Quelle est l’influence du cinéma, de l’art et de la mode sur ta musique ?

Je regarde beaucoup de films. Je pense que c’est l’un de mes principaux passe-temps. Aller au cinéma, regarder des films à la maison. Je suis vaguement ce qui se passe en mode. J’aime le concept du shopping, d’aller dans les grands magasins et de regarder différents vêtements et textures...et pas forcément pour acheter quoi que ce soit. Je ne suis pas vraiment directement connecté au monde de l’art. Je ne vais pas souvent dans les vernissages, et je n’ai pas beaucoup d’amis qui en font partie. Par contre, je vais souvent au Metropolitan. Ce musée est comme un labyrinthe. Dans une salle donnée on retrouve une époque spécifique de l’histoire de l’art, et quelques pas plus loin on est transporté dans une culture complètement différente. J’aime l’idée d’être inspiré au hasard, comme on le serait dans un centre commercial ou un grand magasin. Le Met est un endroit merveilleux. Si je tombe sur la bonne journée, ce que je préfère, c’est d’entrer dans une salle où je suis complètement seul. Ça arrive rarement, mais ça me paraît incroyable de vivre dans une ville aussi dense et trépidante et de pouvoir vivre un tel moment d’intimité.

Quel est le voyage le plus gratifiant que tu as fait récemment ?

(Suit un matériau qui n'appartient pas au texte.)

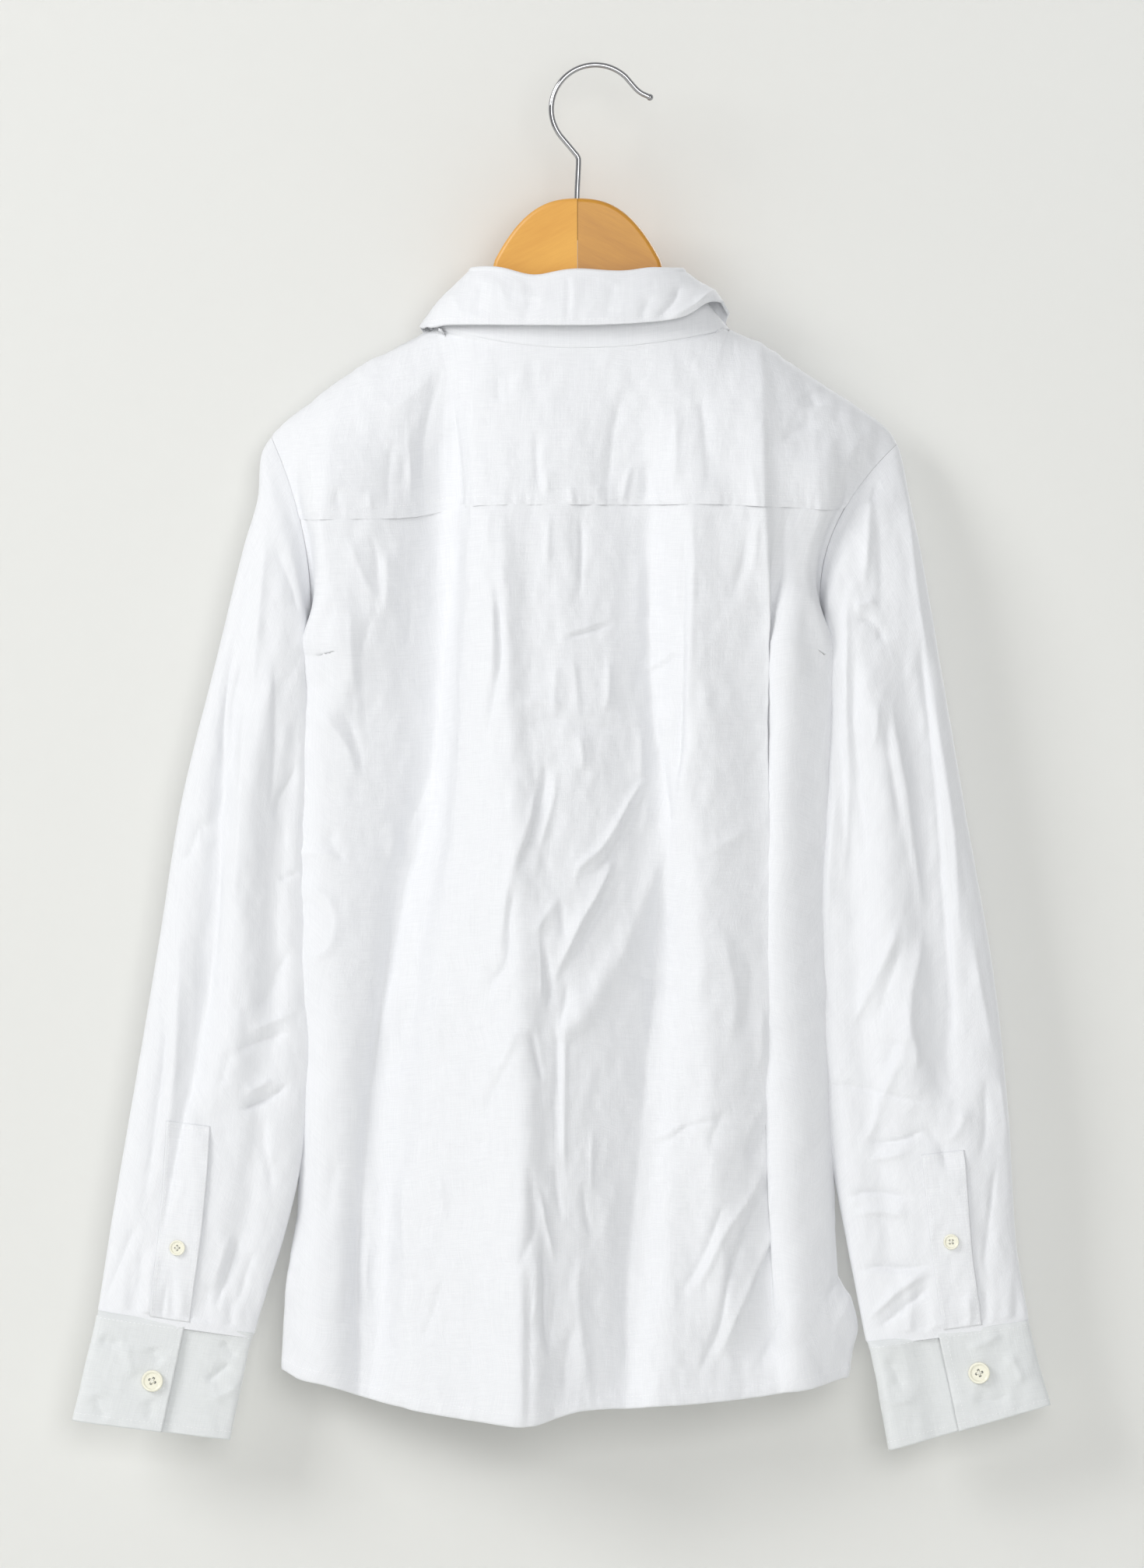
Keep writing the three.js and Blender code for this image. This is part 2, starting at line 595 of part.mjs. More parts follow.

Je pense que c’est mon dernier voyage à Milan. On est allé dans un café qui s’appelle Marchesi, c’est une pâtisserie italienne incroyable qui existe depuis des lustres. À un moment donné elle a été rachetée par Prada, et ils ont refait l’intérieur. On a fait l’expérience Prada intégrale à Milan, et c’était génial parce que moi et Brooke sommes tous les deux de grands admirateurs de Miuccia Prada. J’ai trouvé la fondation Prada incroyable. J’ai adoré l’exposition qui portait sur la notion de vol dans l’art.

Moi aussi !

Je pense que c’est le musée le plus inspirant que j’ai vu de ma vie. J’ai vraiment adoré.

L’attention au détail est formidable. Tous ses différents espaces ont des intérieurs complètement différents, et pourtant l’ensemble est très cohérent.

C’est tout à fait en accord avec ce qu’elle fait avec le vêtement. Elle aime se jouer des catégories et travailler sur des projets interdisciplinaires.

Les œuvres de Louise Bourgeois dans la collection permanente sont phénoménales.

La sculpture en tissu couleur chair est mon œuvre préférée de l’exposition !

C’est la plus belle œuvre d’art que j’ai jamais vue !

J’ai aimé le fait qu’elle soit présentée seule dans une pièce. Tu as pensé quoi du café Wes Anderson ?

Il est bien, non ?

J’ai bien aimé aussi. J’ai trouvé génial que le menu se compose de, genre, 400 sandwiches et 400 boissons alcoolisées. Quand on est à l’intérieur, on comprend vite qu’il a été conçu par quelqu’un qui travaille en cinéma. Tout est en surface. Les murs paraissent richement ornés, mais ce ne sont que des photos transformées en papier peint. Même chose pour les plateaux de table et les poubelles. J’ai trouvé cette idée d’un luxe illusoire très intéressante.

Créer de la musique est un boulot plutôt solitaire. Vas-tu travailler davantage en collaboration via Brunette Editions ?

Je pense que oui. Pour que Brunette Editions aille de l’avant, je veux qu’il y ait plus de projets collaboratifs. Avant qu’on lance The Travel Almanac, je n’avais jamais vraiment eu de collaboration réussie. Personnellement, je pense qu’il faut une relation assez forte pour que ça fonctionne bien.

Rêves-tu de collaborer avec une personne en particulier ?

[Rires] Je pense que ce serait génial de faire quelque chose avec Nicki Minaj. Elle a vraiment un style unique. J’aime sa façon de manipuler les mots. Elle a un style très rythmique, et son sens du rythme est incroyable. Je trouve sa manière de déformer les mots très intéressante. Et aussi Young Thug. J’adore leur façon à tous les deux de traiter les mots comme de l’argile, et de leur faire prendre la forme qu’ils veulent, tu vois ce que je veux dire ? Je ne comprends pas pourquoi aussi peu de gens ont une approche ludique à la musique.

L’un de mes amis a trouvé la formule géniale de « babble rap » ( rap balbutiant ) pour décrire son style.

C’est vraiment incroyable. Pour moi, ça n’enlève rien à sa musique, bien au contraire. De toute façon, je n’écoute jamais vraiment les paroles, je m’en fous un peu. Je ne dis pas qu’il n’existe pas de paroles géniales, mais quant à ma façon de les écouter...je n’entends que des sons de toute façon.